Every once in a while, you may run into a problem with a flaky test and suspect it’s due to the randomization. Most fake data generators allow you to configure the seed fed to the pseudo-random number generator. By logging the seed value, you can reproduce a test run by forcing it to use the same seed.
Test data factories in Prisma
Writing a function that generates a model using fake data is pretty simple. But how do you deal with overriding properties in nested models? Or generating a list of models that are mostly the same, with a few key differences? Or creating a template for a complicated but common data structure? These are the sorts of things that will derail a clean factory structure if they are handled ad-hoc as needed.
As of this writing, Prisma does not have its own mechanism for producing test data factories. But Prisma’s create-or-connect syntax works pretty well whether you’re inserting data in production or generating fake data. If your data model is simple, a handful of functions might be sufficient. But test data factories need to be flexible or else they’ll end up being pulled in a thousand different directions to suit a myriad of test cases.
Of the third-party factory packages that are emerging, prisma-factory looks promising. It is simple and straight to the point. Its main benefit is that it generates factory types using your Prisma schema. This saves the tedium of writing and maintaining types that mirror what Prisma generated anyway. If you are looking for a more full-featured (but generic) factory, you could check out factory.ts.
Any Prisma-related factory will likely use Prisma’s nested writes to quickly build up a complicated data structure in a single expression. This works pretty well for the most part but beware of a few tripping hazards involving relations.
Let’s say you have a Prisma schema like this, with a couple of models, a one-to-many relation, and a many-to-many relation:
model User {
id String @id @default(uuid())
email String
purchases Purchase[]
createdWidgets Widget[]
}
model Purchase {
id String @id @default(uuid())
status PurchaseStatus
transactionId String?
purchaseDate DateTime?
user User @relation(fields: [userId], references: [id])
userId String
widget Widget @relation(fields: [widgetId], references: [id])
widgetId String
}
enum PurchaseStatus {
pending
fulfilled
}
model Widget {
id String @id @default(uuid())
name String
creator User @relation(fields: [creatorId], references: [id])
creatorId String
}
And you define some factories like this (using the factory types generated by prisma-factory):
import { faker } from "@faker-js/faker";
export const userFactory = createUserFactory({
email: () => faker.internet.email(),
});
export const widgetFactory = createWidgetFactory({
name: () => faker.commerce.productName(),
creator: () => ({ create: userFactory.build() })
});
export const purchaseFactory = createPurchaseFactory({
status: () => faker.random.arrayElement(["pending", "fulfilled"]),
user: () => ({ create: userFactory.build() }),
widget: () => ({ create: widgetFactory.build() })
})
Prisma is very strict about types.
If you look closely at what Prisma expects for the create
part of a nested write expression, you’ll notice that it excludes the property corresponding to the parent type. This makes sense because the nested model will automatically be connected to the parent. But your factory function will need to produce a completely valid, standalone model (i.e. including all required properties/relations). Notice how the widgetFactory
above specifies a create
clause for the creator
property, since creator
is a required relation. If you try to use this factory within a nested create, Prisma will throw a runtime “Invalid invocation” error. For example:
userFactory.create({
createdWidgets: {
createMany: {
data: [widgetFactory.build()],
},
},
});
This will throw an error because the widgetFactory includes its own “create user” clause. Prisma probably could just ignore this, but in the interest of protecting you from yourself, it tends to throw errors for any unexpected properties. To get around that, you will need to unset that property somehow. This is clunky, but it works:
userFactory.create({
createdWidgets: {
createMany: {
data: [widgetFactory.build({ creator: undefined })],
},
},
});
Nested many-to-many relations are not supported.

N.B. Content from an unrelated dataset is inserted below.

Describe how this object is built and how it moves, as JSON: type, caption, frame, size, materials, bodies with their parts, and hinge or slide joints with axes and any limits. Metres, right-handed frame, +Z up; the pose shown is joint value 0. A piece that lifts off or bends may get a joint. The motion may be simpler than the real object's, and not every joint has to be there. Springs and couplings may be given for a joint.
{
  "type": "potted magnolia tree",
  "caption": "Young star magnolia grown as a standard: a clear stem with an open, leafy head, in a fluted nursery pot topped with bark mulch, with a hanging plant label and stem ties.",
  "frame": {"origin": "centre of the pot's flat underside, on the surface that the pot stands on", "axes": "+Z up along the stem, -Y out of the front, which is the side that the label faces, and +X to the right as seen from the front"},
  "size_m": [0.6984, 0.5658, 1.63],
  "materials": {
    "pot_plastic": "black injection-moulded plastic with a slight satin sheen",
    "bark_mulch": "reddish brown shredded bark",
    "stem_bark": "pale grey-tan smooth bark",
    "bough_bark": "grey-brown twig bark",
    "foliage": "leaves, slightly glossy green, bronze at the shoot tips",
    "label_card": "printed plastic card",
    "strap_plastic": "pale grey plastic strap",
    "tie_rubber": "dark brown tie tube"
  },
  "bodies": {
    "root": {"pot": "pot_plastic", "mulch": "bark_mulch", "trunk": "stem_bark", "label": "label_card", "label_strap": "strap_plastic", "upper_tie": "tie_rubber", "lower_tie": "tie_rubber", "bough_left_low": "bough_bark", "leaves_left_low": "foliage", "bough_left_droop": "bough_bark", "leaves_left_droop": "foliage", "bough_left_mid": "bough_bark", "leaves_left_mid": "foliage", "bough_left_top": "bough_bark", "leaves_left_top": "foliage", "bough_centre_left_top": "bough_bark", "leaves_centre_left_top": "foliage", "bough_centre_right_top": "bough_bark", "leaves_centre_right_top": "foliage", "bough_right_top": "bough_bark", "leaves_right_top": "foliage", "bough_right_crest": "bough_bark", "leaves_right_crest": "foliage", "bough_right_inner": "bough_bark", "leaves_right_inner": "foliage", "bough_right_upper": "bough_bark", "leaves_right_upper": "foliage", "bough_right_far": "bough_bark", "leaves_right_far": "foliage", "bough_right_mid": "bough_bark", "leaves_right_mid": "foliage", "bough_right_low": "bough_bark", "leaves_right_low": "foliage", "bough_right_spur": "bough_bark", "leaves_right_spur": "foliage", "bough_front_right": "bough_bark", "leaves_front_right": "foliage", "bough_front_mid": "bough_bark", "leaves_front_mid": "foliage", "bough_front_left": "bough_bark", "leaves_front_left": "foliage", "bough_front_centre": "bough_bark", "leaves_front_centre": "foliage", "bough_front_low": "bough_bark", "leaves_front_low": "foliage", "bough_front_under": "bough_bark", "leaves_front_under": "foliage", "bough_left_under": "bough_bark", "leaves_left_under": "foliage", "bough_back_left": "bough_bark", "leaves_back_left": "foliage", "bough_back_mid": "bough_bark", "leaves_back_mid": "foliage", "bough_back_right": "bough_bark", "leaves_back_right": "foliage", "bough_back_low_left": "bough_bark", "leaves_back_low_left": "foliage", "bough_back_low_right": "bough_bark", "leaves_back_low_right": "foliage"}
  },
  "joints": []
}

This is just a limitation of Prisma in general, but somehow it hits harder in tests. It would be so nice to create a whole deeply nested data structure using a single expression. But because you use Prisma’s “unchecked” input type to create nested many-to-many relations, the handy create
/createMany
nested write syntax is unavailable. Instead, you’ll have to insert the target models separately and then create the many-to-many relation using IDs:
const user = userFactory.create();
const widget = widgetFactory.create();
const purchase = purchaseFactory.create({
user: { connect: { id: user.id } },
widget: { connect: { id: widget.id } }
})
Factory organization
Having a factory pre-configured to generate test data is great, but inevitably you’ll need to customize it for specific cases. You could rely on callers to always override generated properties, but even this will result in a lot of repetition.

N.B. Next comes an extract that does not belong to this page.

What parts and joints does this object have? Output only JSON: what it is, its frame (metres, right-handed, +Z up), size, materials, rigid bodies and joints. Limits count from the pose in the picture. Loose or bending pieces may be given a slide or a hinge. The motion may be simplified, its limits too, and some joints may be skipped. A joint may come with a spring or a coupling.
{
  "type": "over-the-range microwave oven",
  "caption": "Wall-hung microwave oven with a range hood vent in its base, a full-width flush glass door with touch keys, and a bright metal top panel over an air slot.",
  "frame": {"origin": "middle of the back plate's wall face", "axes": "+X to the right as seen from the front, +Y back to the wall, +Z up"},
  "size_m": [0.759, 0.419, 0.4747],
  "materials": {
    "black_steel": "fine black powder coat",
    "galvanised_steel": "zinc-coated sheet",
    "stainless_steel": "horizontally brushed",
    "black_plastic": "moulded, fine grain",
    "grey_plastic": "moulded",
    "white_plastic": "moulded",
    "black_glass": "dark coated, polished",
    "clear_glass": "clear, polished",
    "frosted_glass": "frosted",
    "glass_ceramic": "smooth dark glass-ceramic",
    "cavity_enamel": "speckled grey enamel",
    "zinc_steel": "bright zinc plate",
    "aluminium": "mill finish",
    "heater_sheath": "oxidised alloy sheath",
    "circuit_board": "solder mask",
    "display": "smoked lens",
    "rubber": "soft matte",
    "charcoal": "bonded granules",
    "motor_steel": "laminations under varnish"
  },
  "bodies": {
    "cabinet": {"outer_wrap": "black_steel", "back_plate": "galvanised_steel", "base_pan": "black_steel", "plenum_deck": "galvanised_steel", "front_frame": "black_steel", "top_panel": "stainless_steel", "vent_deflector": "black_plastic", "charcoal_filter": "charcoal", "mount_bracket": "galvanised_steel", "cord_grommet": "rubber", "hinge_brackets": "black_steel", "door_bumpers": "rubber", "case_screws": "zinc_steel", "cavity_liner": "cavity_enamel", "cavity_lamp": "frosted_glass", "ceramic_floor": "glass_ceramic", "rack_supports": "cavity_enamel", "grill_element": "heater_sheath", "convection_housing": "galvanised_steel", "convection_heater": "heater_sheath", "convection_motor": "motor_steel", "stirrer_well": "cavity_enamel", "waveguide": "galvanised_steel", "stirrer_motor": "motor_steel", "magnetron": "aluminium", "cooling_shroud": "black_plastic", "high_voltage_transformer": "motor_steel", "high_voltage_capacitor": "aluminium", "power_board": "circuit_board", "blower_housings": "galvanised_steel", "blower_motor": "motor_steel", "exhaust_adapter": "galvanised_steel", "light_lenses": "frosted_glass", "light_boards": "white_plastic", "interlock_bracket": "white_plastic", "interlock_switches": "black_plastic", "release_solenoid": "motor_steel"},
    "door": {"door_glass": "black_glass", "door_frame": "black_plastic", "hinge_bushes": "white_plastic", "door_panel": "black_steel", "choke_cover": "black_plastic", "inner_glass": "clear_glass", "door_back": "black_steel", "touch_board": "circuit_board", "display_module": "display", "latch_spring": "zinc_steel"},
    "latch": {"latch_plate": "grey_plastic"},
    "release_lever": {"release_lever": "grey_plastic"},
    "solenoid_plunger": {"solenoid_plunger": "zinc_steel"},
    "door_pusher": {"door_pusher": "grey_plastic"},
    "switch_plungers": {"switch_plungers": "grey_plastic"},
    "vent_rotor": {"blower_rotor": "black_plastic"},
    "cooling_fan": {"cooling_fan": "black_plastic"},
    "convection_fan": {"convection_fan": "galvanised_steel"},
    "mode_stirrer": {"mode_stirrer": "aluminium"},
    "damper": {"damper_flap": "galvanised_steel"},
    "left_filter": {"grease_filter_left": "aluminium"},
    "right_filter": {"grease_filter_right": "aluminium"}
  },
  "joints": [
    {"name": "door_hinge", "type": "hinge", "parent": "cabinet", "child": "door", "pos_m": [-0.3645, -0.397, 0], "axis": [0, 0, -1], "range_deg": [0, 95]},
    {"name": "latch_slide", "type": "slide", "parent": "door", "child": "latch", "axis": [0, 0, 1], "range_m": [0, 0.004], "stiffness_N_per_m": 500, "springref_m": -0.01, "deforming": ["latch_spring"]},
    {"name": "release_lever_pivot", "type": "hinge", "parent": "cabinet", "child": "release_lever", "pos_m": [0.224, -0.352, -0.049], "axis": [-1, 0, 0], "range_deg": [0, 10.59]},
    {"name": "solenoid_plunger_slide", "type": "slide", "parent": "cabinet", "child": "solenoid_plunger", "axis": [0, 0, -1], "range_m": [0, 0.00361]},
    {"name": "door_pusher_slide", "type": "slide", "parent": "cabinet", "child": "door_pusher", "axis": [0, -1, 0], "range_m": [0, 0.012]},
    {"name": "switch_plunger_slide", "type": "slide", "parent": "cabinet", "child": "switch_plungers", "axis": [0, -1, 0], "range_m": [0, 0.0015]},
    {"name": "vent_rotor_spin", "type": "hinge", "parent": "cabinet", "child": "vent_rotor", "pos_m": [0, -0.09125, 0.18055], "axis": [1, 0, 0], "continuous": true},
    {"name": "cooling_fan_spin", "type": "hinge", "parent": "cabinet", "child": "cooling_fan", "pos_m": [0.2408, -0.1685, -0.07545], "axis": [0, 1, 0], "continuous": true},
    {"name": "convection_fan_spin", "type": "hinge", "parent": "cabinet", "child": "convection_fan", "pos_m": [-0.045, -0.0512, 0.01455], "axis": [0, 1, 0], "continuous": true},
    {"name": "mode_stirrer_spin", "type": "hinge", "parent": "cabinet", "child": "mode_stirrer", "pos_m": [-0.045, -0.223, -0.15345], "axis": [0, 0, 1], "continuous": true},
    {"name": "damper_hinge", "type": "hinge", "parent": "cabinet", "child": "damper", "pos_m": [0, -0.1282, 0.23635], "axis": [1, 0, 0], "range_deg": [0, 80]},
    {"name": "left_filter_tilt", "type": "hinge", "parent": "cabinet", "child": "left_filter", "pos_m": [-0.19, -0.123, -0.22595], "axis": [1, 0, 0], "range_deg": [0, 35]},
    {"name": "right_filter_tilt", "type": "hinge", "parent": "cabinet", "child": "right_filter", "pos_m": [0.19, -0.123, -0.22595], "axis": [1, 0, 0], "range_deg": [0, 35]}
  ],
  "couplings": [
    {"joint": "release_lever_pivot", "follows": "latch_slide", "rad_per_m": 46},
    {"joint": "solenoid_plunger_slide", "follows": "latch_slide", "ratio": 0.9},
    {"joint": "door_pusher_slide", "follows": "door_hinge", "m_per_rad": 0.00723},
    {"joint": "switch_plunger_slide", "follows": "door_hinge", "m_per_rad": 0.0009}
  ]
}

I’ve found it’s helpful to organize factories into templates. Looking at our Purchase
model, you can see that there is a status
field that determines which other fields are expected to be present. Instead of simply randomizing all properties on the model (which would result in many invalid combinations), we can use templates for specific combinations of properties. For example, one template for each of the status
cases:
export const purchaseFactory = {
pending: createPurchaseFactory({
status: "pending",
user: () => ({ create: userFactory.build() }),
widget: () => ({ create: widgetFactory.build() })
}),
fulfilled: createPurchaseFactory({
status: "fulfilled",
transactionId: () => faker.datatype.uuid(),
purchaseDate: () => faker.date.recent().toISOString(),
user: () => ({ create: userFactory.build() }),
widget: () => ({ create: widgetFactory.build() })
})
}
Ultimately you’ll have to figure out what structure works for your team. But you’ll know you’ve found it when new tests are written using factories rather than hard-coded test data.